Supplied entries
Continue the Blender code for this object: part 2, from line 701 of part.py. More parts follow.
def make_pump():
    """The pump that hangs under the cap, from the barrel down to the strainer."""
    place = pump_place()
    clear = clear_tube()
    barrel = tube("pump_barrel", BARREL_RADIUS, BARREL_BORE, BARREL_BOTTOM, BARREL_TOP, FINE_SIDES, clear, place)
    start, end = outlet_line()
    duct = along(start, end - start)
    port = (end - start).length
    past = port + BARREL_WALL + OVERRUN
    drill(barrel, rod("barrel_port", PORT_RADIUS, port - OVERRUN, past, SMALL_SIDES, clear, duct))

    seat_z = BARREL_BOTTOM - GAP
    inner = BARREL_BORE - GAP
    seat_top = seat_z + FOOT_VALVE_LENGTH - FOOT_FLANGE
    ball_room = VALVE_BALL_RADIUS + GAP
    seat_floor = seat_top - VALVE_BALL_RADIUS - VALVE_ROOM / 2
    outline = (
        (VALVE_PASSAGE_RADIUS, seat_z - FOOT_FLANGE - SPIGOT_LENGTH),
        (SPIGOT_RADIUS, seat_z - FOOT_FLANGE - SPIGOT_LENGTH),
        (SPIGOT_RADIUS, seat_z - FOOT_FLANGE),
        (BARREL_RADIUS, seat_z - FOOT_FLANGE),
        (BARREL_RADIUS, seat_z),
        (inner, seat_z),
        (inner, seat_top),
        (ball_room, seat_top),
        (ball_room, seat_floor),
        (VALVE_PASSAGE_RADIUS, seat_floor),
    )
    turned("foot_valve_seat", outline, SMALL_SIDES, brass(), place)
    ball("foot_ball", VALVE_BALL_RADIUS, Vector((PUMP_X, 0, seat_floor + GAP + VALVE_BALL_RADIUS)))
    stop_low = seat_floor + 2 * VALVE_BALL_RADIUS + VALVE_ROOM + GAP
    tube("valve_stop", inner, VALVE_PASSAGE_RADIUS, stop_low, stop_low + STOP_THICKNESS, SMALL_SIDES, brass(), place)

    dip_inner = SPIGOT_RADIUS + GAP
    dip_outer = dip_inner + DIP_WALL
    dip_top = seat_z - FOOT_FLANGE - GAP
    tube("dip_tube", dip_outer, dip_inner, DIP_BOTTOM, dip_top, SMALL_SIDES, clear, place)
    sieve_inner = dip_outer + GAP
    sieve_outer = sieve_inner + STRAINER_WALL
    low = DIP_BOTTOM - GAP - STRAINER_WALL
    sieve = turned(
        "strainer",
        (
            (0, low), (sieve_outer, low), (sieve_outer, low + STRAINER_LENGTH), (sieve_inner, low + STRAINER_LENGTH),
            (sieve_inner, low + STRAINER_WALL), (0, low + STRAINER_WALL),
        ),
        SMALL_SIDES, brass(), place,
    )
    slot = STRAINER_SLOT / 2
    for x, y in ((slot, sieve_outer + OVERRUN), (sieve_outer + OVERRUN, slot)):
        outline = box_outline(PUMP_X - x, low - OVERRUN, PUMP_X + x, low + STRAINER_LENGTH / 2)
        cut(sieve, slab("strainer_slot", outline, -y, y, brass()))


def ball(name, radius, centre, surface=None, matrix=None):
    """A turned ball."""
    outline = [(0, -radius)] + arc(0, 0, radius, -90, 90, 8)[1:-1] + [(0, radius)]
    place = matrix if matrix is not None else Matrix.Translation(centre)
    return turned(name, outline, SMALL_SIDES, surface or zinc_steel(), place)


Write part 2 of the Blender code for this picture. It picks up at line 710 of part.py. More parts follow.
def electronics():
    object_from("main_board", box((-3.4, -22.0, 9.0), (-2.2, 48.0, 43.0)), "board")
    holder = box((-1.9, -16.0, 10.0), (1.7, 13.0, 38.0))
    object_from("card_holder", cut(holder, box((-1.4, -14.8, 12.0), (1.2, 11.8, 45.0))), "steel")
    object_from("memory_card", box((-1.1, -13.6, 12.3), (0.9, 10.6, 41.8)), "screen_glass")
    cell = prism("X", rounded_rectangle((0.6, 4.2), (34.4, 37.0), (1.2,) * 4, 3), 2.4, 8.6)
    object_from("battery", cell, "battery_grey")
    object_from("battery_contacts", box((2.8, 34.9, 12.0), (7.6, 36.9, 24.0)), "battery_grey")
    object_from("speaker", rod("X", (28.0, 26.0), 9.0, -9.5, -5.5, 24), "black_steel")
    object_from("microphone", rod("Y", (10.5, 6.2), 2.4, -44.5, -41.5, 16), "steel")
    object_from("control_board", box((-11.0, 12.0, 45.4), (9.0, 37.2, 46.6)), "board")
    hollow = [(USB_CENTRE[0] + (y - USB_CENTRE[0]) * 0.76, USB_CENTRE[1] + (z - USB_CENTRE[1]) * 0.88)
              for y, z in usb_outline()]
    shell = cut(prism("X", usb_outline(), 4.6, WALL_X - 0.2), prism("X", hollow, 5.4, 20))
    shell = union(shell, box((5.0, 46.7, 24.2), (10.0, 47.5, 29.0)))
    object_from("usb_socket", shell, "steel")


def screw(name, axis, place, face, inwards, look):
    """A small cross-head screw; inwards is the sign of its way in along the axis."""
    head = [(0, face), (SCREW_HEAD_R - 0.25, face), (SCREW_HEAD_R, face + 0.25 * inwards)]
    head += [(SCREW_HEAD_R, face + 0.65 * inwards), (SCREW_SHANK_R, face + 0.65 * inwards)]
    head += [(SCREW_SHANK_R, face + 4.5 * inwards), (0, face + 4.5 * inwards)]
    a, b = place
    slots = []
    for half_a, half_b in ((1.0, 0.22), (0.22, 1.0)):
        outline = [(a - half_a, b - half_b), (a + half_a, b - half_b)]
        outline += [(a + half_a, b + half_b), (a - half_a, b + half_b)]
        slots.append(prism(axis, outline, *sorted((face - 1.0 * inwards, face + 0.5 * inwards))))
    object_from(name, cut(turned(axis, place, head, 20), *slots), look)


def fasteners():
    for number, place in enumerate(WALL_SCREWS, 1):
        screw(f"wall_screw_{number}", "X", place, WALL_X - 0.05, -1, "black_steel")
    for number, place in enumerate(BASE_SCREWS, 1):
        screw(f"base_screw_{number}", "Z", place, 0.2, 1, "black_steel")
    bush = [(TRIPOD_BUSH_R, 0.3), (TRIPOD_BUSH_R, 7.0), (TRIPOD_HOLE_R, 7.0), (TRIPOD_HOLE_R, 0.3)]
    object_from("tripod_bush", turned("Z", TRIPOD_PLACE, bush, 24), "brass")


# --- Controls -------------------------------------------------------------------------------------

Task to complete
Repeat the listing exactly, from its first line to its last.

Answer
Continue the Blender code for this object: part 2, from line 701 of part.py. More parts follow.
def make_pump():
    """The pump that hangs under the cap, from the barrel down to the strainer."""
    place = pump_place()
    clear = clear_tube()
    barrel = tube("pump_barrel", BARREL_RADIUS, BARREL_BORE, BARREL_BOTTOM, BARREL_TOP, FINE_SIDES, clear, place)
    start, end = outlet_line()
    duct = along(start, end - start)
    port = (end - start).length
    past = port + BARREL_WALL + OVERRUN
    drill(barrel, rod("barrel_port", PORT_RADIUS, port - OVERRUN, past, SMALL_SIDES, clear, duct))

    seat_z = BARREL_BOTTOM - GAP
    inner = BARREL_BORE - GAP
    seat_top = seat_z + FOOT_VALVE_LENGTH - FOOT_FLANGE
    ball_room = VALVE_BALL_RADIUS + GAP
    seat_floor = seat_top - VALVE_BALL_RADIUS - VALVE_ROOM / 2
    outline = (
        (VALVE_PASSAGE_RADIUS, seat_z - FOOT_FLANGE - SPIGOT_LENGTH),
        (SPIGOT_RADIUS, seat_z - FOOT_FLANGE - SPIGOT_LENGTH),
        (SPIGOT_RADIUS, seat_z - FOOT_FLANGE),
        (BARREL_RADIUS, seat_z - FOOT_FLANGE),
        (BARREL_RADIUS, seat_z),
        (inner, seat_z),
        (inner, seat_top),
        (ball_room, seat_top),
        (ball_room, seat_floor),
        (VALVE_PASSAGE_RADIUS, seat_floor),
    )
    turned("foot_valve_seat", outline, SMALL_SIDES, brass(), place)
    ball("foot_ball", VALVE_BALL_RADIUS, Vector((PUMP_X, 0, seat_floor + GAP + VALVE_BALL_RADIUS)))
    stop_low = seat_floor + 2 * VALVE_BALL_RADIUS + VALVE_ROOM + GAP
    tube("valve_stop", inner, VALVE_PASSAGE_RADIUS, stop_low, stop_low + STOP_THICKNESS, SMALL_SIDES, brass(), place)

    dip_inner = SPIGOT_RADIUS + GAP
    dip_outer = dip_inner + DIP_WALL
    dip_top = seat_z - FOOT_FLANGE - GAP
    tube("dip_tube", dip_outer, dip_inner, DIP_BOTTOM, dip_top, SMALL_SIDES, clear, place)
    sieve_inner = dip_outer + GAP
    sieve_outer = sieve_inner + STRAINER_WALL
    low = DIP_BOTTOM - GAP - STRAINER_WALL
    sieve = turned(
        "strainer",
        (
            (0, low), (sieve_outer, low), (sieve_outer, low + STRAINER_LENGTH), (sieve_inner, low + STRAINER_LENGTH),
            (sieve_inner, low + STRAINER_WALL), (0, low + STRAINER_WALL),
        ),
        SMALL_SIDES, brass(), place,
    )
    slot = STRAINER_SLOT / 2
    for x, y in ((slot, sieve_outer + OVERRUN), (sieve_outer + OVERRUN, slot)):
        outline = box_outline(PUMP_X - x, low - OVERRUN, PUMP_X + x, low + STRAINER_LENGTH / 2)
        cut(sieve, slab("strainer_slot", outline, -y, y, brass()))


def ball(name, radius, centre, surface=None, matrix=None):
    """A turned ball."""
    outline = [(0, -radius)] + arc(0, 0, radius, -90, 90, 8)[1:-1] + [(0, radius)]
    place = matrix if matrix is not None else Matrix.Translation(centre)
    return turned(name, outline, SMALL_SIDES, surface or zinc_steel(), place)


Write part 2 of the Blender code for this picture. It picks up at line 710 of part.py. More parts follow.
def electronics():
    object_from("main_board", box((-3.4, -22.0, 9.0), (-2.2, 48.0, 43.0)), "board")
    holder = box((-1.9, -16.0, 10.0), (1.7, 13.0, 38.0))
    object_from("card_holder", cut(holder, box((-1.4, -14.8, 12.0), (1.2, 11.8, 45.0))), "steel")
    object_from("memory_card", box((-1.1, -13.6, 12.3), (0.9, 10.6, 41.8)), "screen_glass")
    cell = prism("X", rounded_rectangle((0.6, 4.2), (34.4, 37.0), (1.2,) * 4, 3), 2.4, 8.6)
    object_from("battery", cell, "battery_grey")
    object_from("battery_contacts", box((2.8, 34.9, 12.0), (7.6, 36.9, 24.0)), "battery_grey")
    object_from("speaker", rod("X", (28.0, 26.0), 9.0, -9.5, -5.5, 24), "black_steel")
    object_from("microphone", rod("Y", (10.5, 6.2), 2.4, -44.5, -41.5, 16), "steel")
    object_from("control_board", box((-11.0, 12.0, 45.4), (9.0, 37.2, 46.6)), "board")
    hollow = [(USB_CENTRE[0] + (y - USB_CENTRE[0]) * 0.76, USB_CENTRE[1] + (z - USB_CENTRE[1]) * 0.88)
              for y, z in usb_outline()]
    shell = cut(prism("X", usb_outline(), 4.6, WALL_X - 0.2), prism("X", hollow, 5.4, 20))
    shell = union(shell, box((5.0, 46.7, 24.2), (10.0, 47.5, 29.0)))
    object_from("usb_socket", shell, "steel")


def screw(name, axis, place, face, inwards, look):
    """A small cross-head screw; inwards is the sign of its way in along the axis."""
    head = [(0, face), (SCREW_HEAD_R - 0.25, face), (SCREW_HEAD_R, face + 0.25 * inwards)]
    head += [(SCREW_HEAD_R, face + 0.65 * inwards), (SCREW_SHANK_R, face + 0.65 * inwards)]
    head += [(SCREW_SHANK_R, face + 4.5 * inwards), (0, face + 4.5 * inwards)]
    a, b = place
    slots = []
    for half_a, half_b in ((1.0, 0.22), (0.22, 1.0)):
        outline = [(a - half_a, b - half_b), (a + half_a, b - half_b)]
        outline += [(a + half_a, b + half_b), (a - half_a, b + half_b)]
        slots.append(prism(axis, outline, *sorted((face - 1.0 * inwards, face + 0.5 * inwards))))
    object_from(name, cut(turned(axis, place, head, 20), *slots), look)


def fasteners():
    for number, place in enumerate(WALL_SCREWS, 1):
        screw(f"wall_screw_{number}", "X", place, WALL_X - 0.05, -1, "black_steel")
    for number, place in enumerate(BASE_SCREWS, 1):
        screw(f"base_screw_{number}", "Z", place, 0.2, 1, "black_steel")
    bush = [(TRIPOD_BUSH_R, 0.3), (TRIPOD_BUSH_R, 7.0), (TRIPOD_HOLE_R, 7.0), (TRIPOD_HOLE_R, 0.3)]
    object_from("tripod_bush", turned("Z", TRIPOD_PLACE, bush, 24), "brass")


# --- Controls -------------------------------------------------------------------------------------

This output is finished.